Monday, March 31, 2008

No Day But Today!


i wanted to take a moment to let everyone know that my blog will be out of commission for an undetermined amount of time. i have quit my job at the theatre and i don't have internet set up in my house yet. we have just been lazy and haven't set it up yet but we should have internet within the week so i should be back on track soon.
so. why, you may be asking, do you have the original Rent poster on this blog? what does that musical have to do with you quiting your job? everything, says i.
Rent is one of those every special shows that actually opened my sr year of high school. i immediately fell in love with it. i bought the soundtrack, the show book, the sheet music, a couple of t-shirts, some postcards and have spent more money on tickets to various performances than should be allowed. you see, jonathan larson (the brilliant mind behind the show) died of a heart aneurysm after the final dress rehearsal in his apartment. it was past midnight; technically, it was the day of the show. he would never see his baby open on the great white way. about that same time, my grandfather died of a heart aneurysm. i just simply felt connected to the show on a very personal level.
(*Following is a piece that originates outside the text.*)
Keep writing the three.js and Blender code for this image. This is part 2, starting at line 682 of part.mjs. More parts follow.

it was also a watershed moment in my development as an adult. i was raised in a very religious household. looking back i am very grateful to have been sheltered (in a way) and given the chance to remain a kid a little bit longer. i had great friends in my church and was generally safe from drugs, booze and sex. there is a time and place for all things and i firmly believe that is called college. but because i was so sheltered, i naively thought that the church was the be all, end all to any and everything. this show (and rocky horror show) opened my eyes to a totally different sort of people. people that i could identify with and felt more at home with. and i thank shows like rent that help people like me come out of their shell.
so anyway, i love rent. i have seen it enough times that i have lost track on how many time i have actually seen it. i have met and hung out with original cast members and have had the great good fortune to see them perform on stage in the show that changed broadway forever.
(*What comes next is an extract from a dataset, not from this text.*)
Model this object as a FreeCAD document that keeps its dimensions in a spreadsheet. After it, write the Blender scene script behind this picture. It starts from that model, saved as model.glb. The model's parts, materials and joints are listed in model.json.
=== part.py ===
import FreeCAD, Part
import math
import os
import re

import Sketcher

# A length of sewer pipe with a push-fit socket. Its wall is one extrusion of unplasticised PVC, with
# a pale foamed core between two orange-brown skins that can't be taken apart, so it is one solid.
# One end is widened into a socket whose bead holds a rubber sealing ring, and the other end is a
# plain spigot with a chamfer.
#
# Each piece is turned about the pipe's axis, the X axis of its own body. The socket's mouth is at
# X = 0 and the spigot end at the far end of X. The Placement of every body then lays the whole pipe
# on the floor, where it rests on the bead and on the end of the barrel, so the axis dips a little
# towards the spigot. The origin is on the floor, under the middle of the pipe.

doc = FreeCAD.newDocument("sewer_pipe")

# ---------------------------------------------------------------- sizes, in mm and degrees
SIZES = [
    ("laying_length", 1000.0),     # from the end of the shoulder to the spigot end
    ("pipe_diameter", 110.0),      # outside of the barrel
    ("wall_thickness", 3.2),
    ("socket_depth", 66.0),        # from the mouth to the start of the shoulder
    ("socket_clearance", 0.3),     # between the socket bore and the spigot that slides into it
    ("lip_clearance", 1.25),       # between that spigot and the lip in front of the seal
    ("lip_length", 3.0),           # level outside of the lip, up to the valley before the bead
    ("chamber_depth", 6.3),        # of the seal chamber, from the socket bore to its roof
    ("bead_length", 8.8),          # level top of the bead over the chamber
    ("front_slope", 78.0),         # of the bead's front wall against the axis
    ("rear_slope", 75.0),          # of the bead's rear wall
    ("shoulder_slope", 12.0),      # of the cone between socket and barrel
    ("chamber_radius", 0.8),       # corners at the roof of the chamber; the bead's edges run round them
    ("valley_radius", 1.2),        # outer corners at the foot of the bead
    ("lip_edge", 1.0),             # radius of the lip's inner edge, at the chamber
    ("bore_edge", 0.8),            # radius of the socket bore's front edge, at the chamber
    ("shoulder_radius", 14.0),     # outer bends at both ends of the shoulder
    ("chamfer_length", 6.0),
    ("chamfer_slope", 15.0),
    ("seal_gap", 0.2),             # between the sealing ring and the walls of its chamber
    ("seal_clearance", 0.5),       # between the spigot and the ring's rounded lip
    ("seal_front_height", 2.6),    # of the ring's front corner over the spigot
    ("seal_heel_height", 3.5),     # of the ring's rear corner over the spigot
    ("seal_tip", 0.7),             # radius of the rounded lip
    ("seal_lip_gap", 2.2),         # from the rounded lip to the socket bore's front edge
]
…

again, i hear you asking... "what does all this have to do with quitting your job?" hold your horses, i'm getting to that.
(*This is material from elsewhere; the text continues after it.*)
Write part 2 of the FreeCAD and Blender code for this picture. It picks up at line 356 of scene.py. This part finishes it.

so rent is on tour again. and it is coming to the theatre that i work at (for now at least). as far as i can see, there have been no disclaimers on the show. this is the same theatre that will put a disclaimer that there is a strobe light used in a show but hasn't had any for rent. for you unenlightened few who are unfamiliar with Rent, it is the opera La Boheme set in late 90's new york city with lots of rock music. there is pretty explicit language from the get go and there are to gay couples. now, me, i don't care one jot about any of that. it's a fun musical and i cry most of the 2nd act and i love it. but for a elderly resort community that the average age is 65... weeelll, they kinda don't like stuff like that. so when i sell tickets to Rent, i ask, "are you familiar with the show?" if they say yes then i proceed, business as usual. but if they don't, i tell them that there is language, rock music and adult situations. if they want to know what the adult situations are, i say that there are homosexual relationships. that's all i say. usually the customer will proceed with the order or they will confess that the show doesn't sound like their cup of tea. so i try to sell them something else. 9 times out of 10, i get the customer to purchase something. well my supervisor overheard me giving the disclaimer to a customer (which i have been doing since the tickets went on sale in september) and went completely apeshit. she started shouting at me saying that i wasn't the morality police and that i had no right telling people that there was homosexuality in the show and that it isn't any of my business and all sorts of things. then she gets the rest of the box office involved and it turned into an attack on me. to be heard over my supervisor, i shouted "IF YOU DON'T LIKE WHAT I SAY, THEN TELL ME TO STOP. AND THEN DROP IT!" then i stormed out of the office slamming every door that was unfortunate to cross my path. i was so upset that night after work, that i spent most of the night in tears and made myself physically ill the next day. even now, more than a week after the event, i am really pissed.
all of that happened on a wednesday. the following monday, i wrote a resignation letter (while at work) and delivered it to my boss. she was very understanding in my desire to leave, although she is under the impression that i'm solely leaving because the ringling college is giving me more hours. i did tell her about the altercation in the box office and she (of course) sided with the supervisor. so all in all after all of this happened, today is my last day. and yes, i'll be taking on more hours at the school so there will be no worries as to my fiances. i just thought that y'all should know.